The American Great Plains region mainly extended across states of Iowa, Kansas, Minnesota, Missouri, Nebraska, North Dakota and South Dakota
Tribal Territories: North Dakota and South Dakota
Land: Grass covered prairies with some streams and rivers
Climate: Hot summers and cold winters
Animals: The animals included the Bison (Buffalo), deer, elk, bear, porcupine, antelope, prairie dogs, eagles and wolves
Crops: The crops grown in the area were corn, beans, sunflower seeds, pumpkins and squash
Fish: Various fish including sturgeon, crayfish and mussels
Pawnee Earth Lodge
What did the Pawnee tribe live in?
The Pawnee tribe lived in Earthen houses, also called earth lodges, which was a type of permanent home for Native Indians who lived in harsh climates without large forests. The Pawnee also used Tepees as a form of temporary shelter when they went on buffalo hunts.
Pawnee Earth Lodges
The Pawnee Earth lodges were formed by erecting several stout posts in a circle, forked at the top, into which cross beams were laid. Long poles were laid against the cross poles and inclined from the outside toward the centre. The structure all was then covered with brush and reeds then finally with earth. A hole was left at the apex for the escape of smoke, and there was a long tunnel-like entrance at the base..
The Pawnee built their earth lodges near their fields, usually on bluffs overlooking the River Platte. The biggest Pawnee village was situated on the Loupe Fork of the Platte River and accommodated about 2,500 people. Each earth lodge was capable of holding several families. The village was completely destroyed in 1876, and the Pawnee tribe were removed to the Indian Territory.
The use of a Star Chart played a significant role in the lives of the Skidi group of Pawnee Indians. The layout of the Pawnee villages adhered to the position of the most important stars in the sky:
- The lodges in villages were arranged in a pattern that reflected specific star groupings
- The entrance to the lodges faced east to the rising sun
- The far east and west points of the villages had shrines to the morning star and the evening star
What language did the Pawnee tribe speak?
The Pawnee tribe spoke in the Caddoan language. The Plains tribes had many different languages and used sign language to communicate. The name Panee or Pani means wolves, and the sign language name for the Pawnee consisted of a representation of the ears of a wolf. The reason they were called wolves is believed to derive from their use of wolf skins as camouflage in order to get near an enemy camp for stealing horses.

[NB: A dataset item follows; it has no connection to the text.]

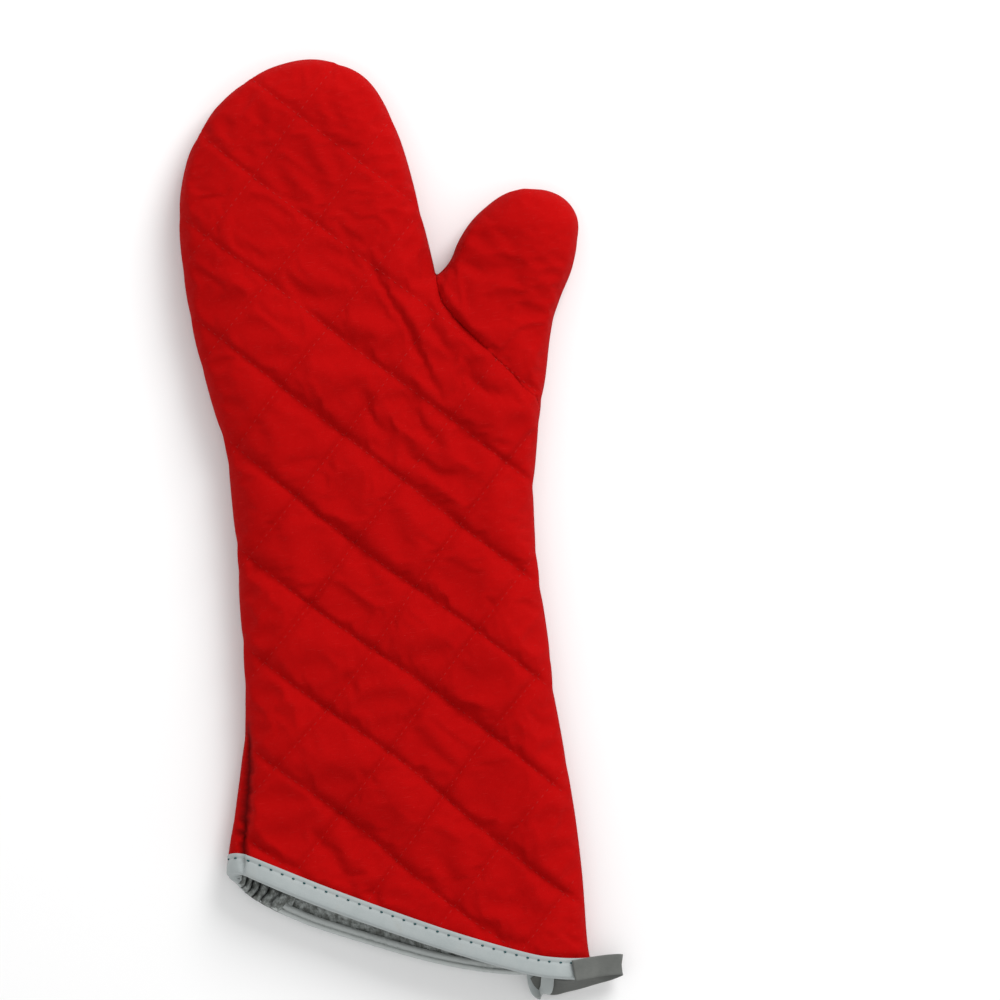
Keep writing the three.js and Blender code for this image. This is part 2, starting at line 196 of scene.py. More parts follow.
def is_inside(points, outline):
    """Which points lie inside a closed outline."""
    inside = np.zeros(len(points), bool)
    for (ax, ay), (bx, by) in zip(outline, np.roll(outline, -1, axis=0)):
        crosses = (ay > points[:, 1]) != (by > points[:, 1])
        with np.errstate(divide="ignore", invalid="ignore"):
            left_of = points[:, 0] < ax + (points[:, 1] - ay) * (bx - ax) / (by - ay)
        inside ^= crosses & left_of
    return inside


def ramp(value, start, end):
    """0 before start, 1 after end, and smooth between them."""
    t = np.clip((value - start) / (end - start), 0, 1)
    return t * t * (3 - 2 * t)


def bell(value, width):
    """1 at 0, with a round top, and next to nothing beyond two widths on either side."""
    return np.exp(-((value / width) ** 2))


def spike(value, reach):
    """1 at 0, with a sharp top, and a long thin tail on either side."""
    return np.exp(-np.abs(value) / reach)


def ripples(points, size, seed, stretch=1.0, angle=0.0):
    """A smooth random field from -1 to 1 or so. Its waves are about size long, and longer by stretch
    along the given direction."""
    random = np.random.default_rng(seed)
    total = np.zeros(len(points))
    turn = math.radians(angle)
    along = points[:, 0] * math.cos(turn) + points[:, 1] * math.sin(turn)
    across = points[:, 1] * math.cos(turn) - points[:, 0] * math.sin(turn)
    waves = 14
    for _ in range(waves):
        heading = random.uniform(0, 2 * math.pi)
        length = size * random.uniform(0.7, 1.5)
        phase = random.uniform(0, 2 * math.pi)
        total += np.sin(
            2 * math.pi * (along * math.cos(heading) / stretch + across * math.sin(heading)) / length + phase
        )
    return total / math.sqrt(waves / 2) / 1.4


# %% [markdown]
# ## Quilting
#
# The quilting lines run both ways across the cloth at 45 degrees, 37 mm apart. Where the panels bend
# round the arm the lines that run down to the thumb's side fold deeply, and the others stay shallow.
# The cloth's points are laid out along the quilting's own two directions, so that every stitched line
# is an exact row of points. That keeps its crease clean, which a plain grid would not.

# %% The quilting grid
PITCH = 37.0
ROWS_PER_PITCH = 14
ROOT_2 = math.sqrt(2)
DEEP_START = 19.5  # place of one deep line, measured square to it from the pattern's start
SHALLOW_START = -63.0  # place of one shallow line, measured the same way
RING_INSET = 1.3  # of a ring of points just inside the outline
OUTLINE_CLEARANCE = 0.85 * STEP + 1.5  # between the outline and the rows of points
LINE_CLEARANCE = 0.6 * STEP  # between a line built into the cloth and the rows of points


def warp(points):
    """Hand-guided quilting lines wander a little."""
    shift = np.stack([ripples(points, 130, 3), ripples(points, 130, 4)], axis=1)
    return points[:, :2] + 1.4 * shift


def quilted(u, v):
    """Pattern points from places across the deep lines and across the shallow lines."""
    return warp(np.stack([(u + v) / ROOT_2, (u - v) / ROOT_2], axis=1))


class Cut:
    """A flat panel cut from the cloth: its points, its faces and where its lines are."""

    def __init__(self, outline, rim, crease, fold=None):
        spacing = PITCH / ROWS_PER_PITCH
        rows = np.arange(-140, 180)
        u, v = np.meshgrid(DEEP_START + rows * spacing, SHALLOW_START + rows * spacing, indexing="ij")
        flat = quilted(u.ravel(), v.ravel())
        near = np.all((flat > outline.min(0)) & (flat < outline.max(0)), axis=1)
        flat, u, v = flat[near], u.ravel()[near], v.ravel()[near]
        keep = is_inside(flat, outline)
        keep[keep] = to_line(flat[keep], outline, closed=True)[0] > OUTLINE_CLEARANCE
        keep[keep] = to_line(flat[keep], crease)[0] > LINE_CLEARANCE
        ring = self.inset(outline, RING_INSET)
        if fold is None:
            fold = np.empty((0, 2))
        else:
            keep[keep] = to_line(flat[keep], fold)[0] > LINE_CLEARANCE
            fold = fold[is_inside(fold, outline) & (to_line(fold, outline, closed=True)[0] > 1.5)]
            ring = ring[to_line(ring, fold)[0] > LINE_CLEARANCE]
        flat = flat[keep]
        border = len(outline)
        verts = np.vstack([outline, crease[1:-1], fold, ring, flat])
        edges = [(i, (i + 1) % border) for i in range(border)]
        at_crotch, at_root = (int(np.argmin(np.hypot(*(outline - crease[k]).T))) for k in (0, -1))
        first = border + len(crease) - 2  # of the fold's points
        crease_ids = [at_crotch, *range(border, first), at_root]
        edges += list(zip(crease_ids, crease_ids[1:]))
        edges += [(i, i + 1) for i in range(first, first + len(fold) - 1)]
        found = delaunay_2d_cdt([Vector(p) for p in verts], edges, [list(range(border))], 1, 1e-4)
        self.points = np.array([p[:] for p in found[0]])
        self.faces = [tuple(face) for face in found[2]]
        self.outline = outline
        self.rim = rim
        self.edge_distance = to_line(self.points, side_seam)[0]
        self.is_border = to_line(self.points, outline, closed=True)[0] < 0.05

    @staticmethod
    def inset(outline, distance):
        """Points a little inside the outline, leaving out the ones that would crowd a corner."""
        tangent = np.roll(outline, -1, axis=0) - np.roll(outline, 1, axis=0)
        normal = np.stack([tangent[:, 1], -tangent[:, 0]], axis=1)
        moved = outline + distance * normal / np.linalg.norm(normal, axis=1)[:, None]
        clear = to_line(moved, outline, closed=True)[0] > 0.8 * distance
        return moved[clear & is_inside(moved, outline)]


# The crease between the palm and the thumb, from the crotch to the thumb's root.
thumb_crease = smooth_line([CROTCH, (51.8, 299.6), (58.3, 288.9), (64.1, 281), (78, 264), THUMB_ROOT], STEP)
thumb_crease[-1] = thumb_edge[np.argmin(np.hypot(*(thumb_edge - THUMB_ROOT).T))]
beyond_crease = np.vstack(
    [[CROTCH[0], CROTCH[1] + 200], thumb_crease, [260, thumb_crease[-1, 1]], [260, 600]]
)

# The seam that has rolled onto the palm's side near the cuff's short corner.
SEAM_FOLD_TOP = 116
seam_fold = smooth_line(
    [(-80.8, 27), (-80.4, 33), (-79.6, 44.6), (-76.4, 60), (-73.2, 74), (-70.6, 90), (-69.4, 101.5),
     (-70, SEAM_FOLD_TOP)],
    STEP / 2,
)  # fmt: skip

palm_cut = Cut(palm_outline, palm_rim, thumb_crease, seam_fold)
back_cut = Cut(back_outline, back_rim, thumb_crease)
print(f"palm cut: {len(palm_cut.points)} points, back cut: {len(back_cut.points)} points")


# %% [markdown]
# ## The shape of a panel
#
# Each panel is a low dome that comes down to the side seam. On top of the dome go the quilting lines
# and the creases that the mitt has picked up in use: a deep one from the crotch where the thumb folds,
# drag lines below it, and a few soft hollows. Each crease is a line with a width and a depth, fading
# out at its ends, so the whole set reads as a short list.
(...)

What food did the Pawnee tribe eat?
The food that the Pawnee tribe ate included the crops they raised of corn, sunflower seeds, pumpkins and squash. The food from their crops was supplemented by meat, especially buffalo, that was acquired on their seasonal hunting trips. The meats also included deer, elk, bear and wild turkey. Their main food were supplemented with roots and wild vegetables such as spinach, prairie turnips and potatoes together with berries and fruits such as melon. When food was scarce the Pawnee tribe ate dried buffalo meat, called pemmican.
What weapons did the Pawnee use?
The weapons used by the Pawnee tribe included bows and arrows, stone ball clubs, hatchet axes, spears, lance and knives. Painted war shields were used on horseback as a means of defence.

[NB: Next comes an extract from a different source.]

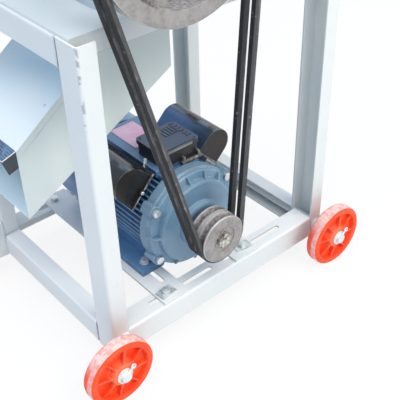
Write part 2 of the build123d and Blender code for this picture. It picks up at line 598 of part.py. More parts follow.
# Chute under the deck: a sheet duct, open at the top and at the mouth.
low_mouth = RAIL_TOP + LIP_UP
top_mouth = RAIL_TOP + MOUTH_TOP_UP
low_end = low_mouth + (OUTLET_END - MOUTH_X) * LOW_SLOPE
top_end = top_mouth + (OUTLET_X - MOUTH_X) * TOP_SLOPE
s = CHUTE_SHEET
s_low = s * math.hypot(1, LOW_SLOPE)
s_top = s * math.hypot(1, TOP_SLOPE)
outer = [
    (MOUTH_X, low_mouth), (OUTLET_END, low_end), (OUTLET_END, FRAME_TOP),
    (OUTLET_X, FRAME_TOP), (OUTLET_X, top_end), (MOUTH_X, top_mouth),
]
inner = [
    (MOUTH_X - 5, low_mouth - 5 * LOW_SLOPE + s_low), (OUTLET_END - s, low_end - s * LOW_SLOPE + s_low),
    (OUTLET_END - s, FRAME_TOP + 5), (OUTLET_X + s, FRAME_TOP + 5),
    (OUTLET_X + s, top_end + s * TOP_SLOPE - s_top), (MOUTH_X - 5, top_mouth - 5 * TOP_SLOPE - s_top),
]
chute = outline_xz(outer, CHUTE_FRONT, CHUTE_BACK) - outline_xz(inner, CHUTE_FRONT + s, CHUTE_BACK - s)
hem = [
    (MOUTH_X, top_mouth), (OUTLET_X, top_end), (OUTLET_X, top_end - HEM_W), (MOUTH_X, top_mouth - HEM_W),
]
chute += outline_xz(hem, CHUTE_FRONT - HEM_T, CHUTE_FRONT)
chute += outline_xz(hem, CHUTE_BACK, CHUTE_BACK + HEM_T)

# Visor over the chute's mouth: a plate that falls outwards, with a square-cut cheek at each end.
lip_x = MOUTH_X - VISOR_OUT
lip_z = top_mouth - VISOR_OUT * VISOR_SLOPE
steep = math.hypot(1, VISOR_SLOPE)
s_visor = s * steep
heel_x = lip_x + VISOR_DEEP * VISOR_SLOPE / steep
heel_z = lip_z - VISOR_DEEP / steep
visor = outline_xz([
    (MOUTH_X, top_mouth), (MOUTH_X, top_mouth - s_visor), (lip_x, lip_z - s_visor), (lip_x, lip_z),
], CHUTE_FRONT, CHUTE_BACK)
cheek = [
    (MOUTH_X, top_mouth - s / 2), (MOUTH_X, heel_z + (MOUTH_X - heel_x) * VISOR_SLOPE),
    (heel_x, heel_z), (lip_x, lip_z - s / 2),
]
visor += outline_xz(cheek, CHUTE_FRONT, CHUTE_FRONT + s)
visor += outline_xz(cheek, CHUTE_BACK - s, CHUTE_BACK)
parts["chute"] = chute + visor

# Feed throat, its slide gate and the hopper.
FEED_X = DRIVEN_X
FEED_Y = (CASE_FRONT + CASE_BACK) / 2
GATE_Z = DRIVEN_Z + FLANGE_R + 14


def tube(half, wall, z0, z1):
    """A square duct around the feed's axis."""
    ring = Rectangle(2 * half, 2 * half) - Rectangle(2 * (half - wall), 2 * (half - wall))
    return extrude(Pos(FEED_X, FEED_Y, z0) * ring, amount=z1 - z0)


throat = tube(THROAT, 2, DRIVEN_Z + CASING_R - 12, GATE_Z)
throat -= rod_y(DRIVEN_X, DRIVEN_Z, CASE_FRONT - 5, CASE_BACK + 5, CASING_R)
flange = Rectangle(2 * THROAT + 24, 2 * THROAT + 24) - Rectangle(2 * THROAT - 4, 2 * THROAT - 4)
throat += extrude(Pos(FEED_X, FEED_Y, GATE_Z - 3) * flange, amount=3)
parts["hopper_throat"] = throat
HOP_LOW = GATE_Z + 2
gate = block(FEED_X - THROAT - 10, FEED_X + THROAT + 64, FEED_Y - THROAT - 6, FEED_Y + THROAT + 6, GATE_Z, HOP_LOW)
gate -= block(FEED_X - THROAT + 2, FEED_X + THROAT - 2, FEED_Y - THROAT + 2, FEED_Y + THROAT - 2, GATE_Z - 1, HOP_LOW + 1)
gate += block(FEED_X + THROAT + 62, FEED_X + THROAT + 64, FEED_Y - 20, FEED_Y + 20, GATE_Z - 16, HOP_LOW)
parts["slide_gate"] = gate
HOP_BASE = HOP_LOW + 14
HOP_TOP = HOP_BASE + HOPPER_H


def funnel(grow, extra):
    """The hopper's outside, or its inside when grow is less than nothing."""
    rise = (HOPPER_HALF - THROAT) / HOPPER_H * extra
    low = THROAT + grow - rise
    high = HOPPER_HALF + grow + rise
    bottom = Pos(FEED_X, FEED_Y, HOP_BASE - extra) * Rectangle(2 * low, 2 * low)
    top = Pos(FEED_X, FEED_Y, HOP_TOP + extra) * Rectangle(2 * high, 2 * high)
    return loft([bottom, top])


hopper = funnel(0, 0) - funnel(-2, 1)
hopper += tube(THROAT, 2, HOP_LOW, HOP_BASE)
lower = Rectangle(2 * THROAT + 24, 2 * THROAT + 24) - Rectangle(2 * THROAT - 4, 2 * THROAT - 4)
hopper += extrude(Pos(FEED_X, FEED_Y, HOP_LOW) * lower, amount=3)
hopper += tube(HOPPER_HALF + RIM, RIM + 2, HOP_TOP - 2, HOP_TOP)
hopper += tube(HOPPER_HALF + RIM, 2, HOP_TOP - 14, HOP_TOP)
parts["hopper"] = hopper

whole = Compound(children=[Part() + shape for shape in parts.values()])
box = whole.bounding_box()
shift = Pos(-box.center().X, -box.center().Y, -box.min.Z)

os.makedirs("parts", exist_ok=True)
for node, shape in parts.items():
    export_step(shift * shape, "parts/" + node + ".step")
print("box", box.min, box.max)
print("origin moved by", -box.center().X, -box.center().Y, -box.min.Z)
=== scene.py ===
"""Electric grain mill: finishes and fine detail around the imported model. All lengths are in metres."""
import json
import logging
import math
from dataclasses import dataclass
from enum import Enum
from functools import cached_property

import bmesh
import bpy
import numpy as np
from mathutils import Matrix, Vector


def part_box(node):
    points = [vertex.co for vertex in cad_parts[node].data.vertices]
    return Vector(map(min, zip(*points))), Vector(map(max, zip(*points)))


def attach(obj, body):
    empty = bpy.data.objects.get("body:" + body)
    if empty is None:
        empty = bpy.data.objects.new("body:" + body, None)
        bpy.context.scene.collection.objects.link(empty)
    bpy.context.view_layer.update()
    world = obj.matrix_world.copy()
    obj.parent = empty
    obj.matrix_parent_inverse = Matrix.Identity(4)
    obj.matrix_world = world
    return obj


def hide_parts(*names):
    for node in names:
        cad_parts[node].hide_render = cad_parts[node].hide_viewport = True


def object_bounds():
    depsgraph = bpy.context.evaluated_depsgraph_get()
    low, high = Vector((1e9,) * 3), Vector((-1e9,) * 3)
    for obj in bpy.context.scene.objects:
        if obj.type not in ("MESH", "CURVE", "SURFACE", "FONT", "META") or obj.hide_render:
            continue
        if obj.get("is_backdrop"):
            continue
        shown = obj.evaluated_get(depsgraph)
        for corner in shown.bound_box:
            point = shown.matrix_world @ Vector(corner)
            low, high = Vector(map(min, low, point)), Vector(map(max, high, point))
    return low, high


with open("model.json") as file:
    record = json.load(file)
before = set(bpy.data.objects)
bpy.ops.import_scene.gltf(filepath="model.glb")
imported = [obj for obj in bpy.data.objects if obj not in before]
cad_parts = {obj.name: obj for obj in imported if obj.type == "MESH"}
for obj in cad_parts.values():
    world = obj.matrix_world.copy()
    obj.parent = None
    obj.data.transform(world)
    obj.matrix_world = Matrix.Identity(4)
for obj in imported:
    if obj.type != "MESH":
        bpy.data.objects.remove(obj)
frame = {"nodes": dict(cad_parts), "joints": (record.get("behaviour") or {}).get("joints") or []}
CAD_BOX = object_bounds()

LOG = logging.getLogger("grain_mill")
MM = 0.001
FIXED_BODY = "frame"
Colour = tuple[float, float, float]
Point = tuple[float, float, float]
Profile = list[tuple[float, float]] | np.ndarray
GREY = (200.0, 200.0, 200.0)
UPWARD = (0.0, 0.0, 1.0)
BACKWARD = (0.0, 1.0, 0.0)
ORIGIN = (0.0, 0.0, 0.0)
QUARTER_TURNS = (45.0, 135.0, 225.0, 315.0)
SEAM_CREASE = 60.0
# Top and Top Amount give a painted top light; Dirt and Dirt Amount give dirt and, where Dirt is darker than
# the base, painted shade in hollows.
WORKED_COLOURS = ("Base", "Tint", "Edge", "Dirt", "Top")
WORKED_AMOUNTS = (
    "Top Amount", "Mottle", "Mottle Scale", "Edge Amount", "Edge Width", "Dirt Amount", "Grain",
    "Grain Scale", "Specks", "Roughness",
)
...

What clothes did the Pawnee men wear?
The clothes worn by by the Pawnee men consisted of breechcloths, buckskin tunics and leggings. Warm buffalo robes or cloaks or blankets were also worn to protect against the rain and the cold. The men wore a turban of soft fur to protect them from the cold in the winter. They wore soft soled moccasins to cover their feet, a soft, light beige, slip-on shoe, consisting of a sole and sides made of one piece of leather. The Pawnees not only plucked their beards but they also plucked their eyebrows.
The Pawnee Roach Headdresses
The men of the Pawnee tribe wore Roach headdresses (also called porcupine roaches) that were attached to a scalp-lock and stood straight up from the head like a tuft or crest. The scalp lock was stiffened with fat and paint and arranged to stand erect like a curved horn. The roach headdresses were made of a stiff thin strip of animal hair placed over the top of the head which were held open by comb-like objects, originally carved of antler, called roach-spreaders. Roach headdresses were made from a variety of hairs including white deer tail hair, often dyed red, moose-hair, porcupine hair and black turkey beard. Sometimes feathers, arrows or shells were added as decorations. Some of the Pawnee Chiefs also wore long war bonnets.
The women of the Pawnee tribe were responsible for making the clothes worn by the people. Most garments were sewn from the soft, tanned skins of deer (buckskin) and buffalo hide. Pawnee clothing was often decorated with paint, porcupine quills or beadwork. Pawnee clothing for both men and women were adorned with ornaments, especially necklaces and earrings. During the 1800's Pawnees adopted and then adapted some styles of European clothes, made from trade cloth. Shirts and trousers were adorned with glass beads and ribbon trimmings.
What clothes did the Pawnee women wear?
The type of clothes worn by the Pawnee women were knee-length dresses and leggings. The women also wore the buffalo robes to keep warm and dry. The dresses of the Pawnee women that were used for special ceremonies were intricately decorated with beads and intricate paintings. Dresses were painted with symbols that reflected their tribal identity and family values celebrating acts of courage by their men or sacrifices made for the well-being of the family and tribe. Pawnee women wore their hair long worn in two, thick braids that were often decorated with beads.
The Pawnee used Pictograms on their clothes and tepees to convey a story through pictures, signs and symbols that signified and resembled the shapes of physical objects or people. The article on the Native Indian use of pictograms includes a picture of a Pawnee robe that depicts a Pawnee battle, their horses, family and symbols for the sun, stars and moon. The culture of the Pawnee people focused on their beliefs in the Pawnee Star Chart & Astrology.